After NSX-T Edge failover, datapathd service crashes on the new Edge node
search cancel

After NSX-T Edge failover, datapathd service crashes on the new Edge node

book

Article ID: 319061

calendar_today

Updated On:

Products

VMware NSX

Issue/Introduction

  • After an Edge node fails over, the datapathd process on the new active Edge node crashes, and all BFD / BGP tunnels go down.
  • This issue occurs with the following configuration:
    • URL Database is enabled for the Edge cluster under Security -> General Settings -> URL Database 
    • A new policy (rule section) is created under Security -> Gateway Firewall -> Gateway Specific Rules -> <Select T1 GW>
      • An 'Allow' rule is added in this new policy with the default L7 Access Profile
      • The new policy is above the default policy
  • Example of core dump logging in /var/log/syslog on Edge:

    2024-04-17T13:02:01:332Z <Edge hostname> NSX 2359547 - [nsx@6876 comp="nsx-edge" subcomp="node-mgmt" username="root" level="WARNING"] Core file generated: /var/log/core/core.dp-fp:4.1687196169.9076.0.11.gz

Cause

During the Edge failover process, there is a transition of states to the new Active Edge node. However, dns_trans_ids are not transferred correctly along with flows during this transition, leading to missing initialization.

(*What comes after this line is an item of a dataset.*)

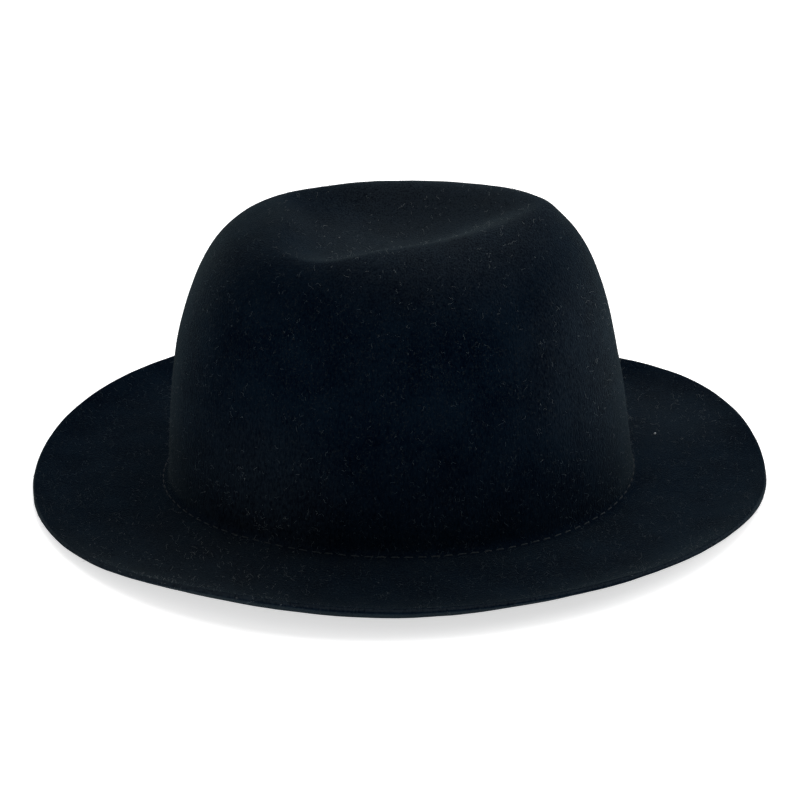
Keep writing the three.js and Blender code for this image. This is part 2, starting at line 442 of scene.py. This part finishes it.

Consequently, the datapathd service crashes.

Resolution

This issue is resolved in VMware NSX 3.2.3.1
This issue is resolved in VMware NSX 3.2.4
This issue is resolved in VMware NSX 4.1.1
This issue is resolved in VMware NSX 4.2.0

Additional Information

Impact/Risks:
North / South traffic through the Edge is impacted when the datapathd service crashes.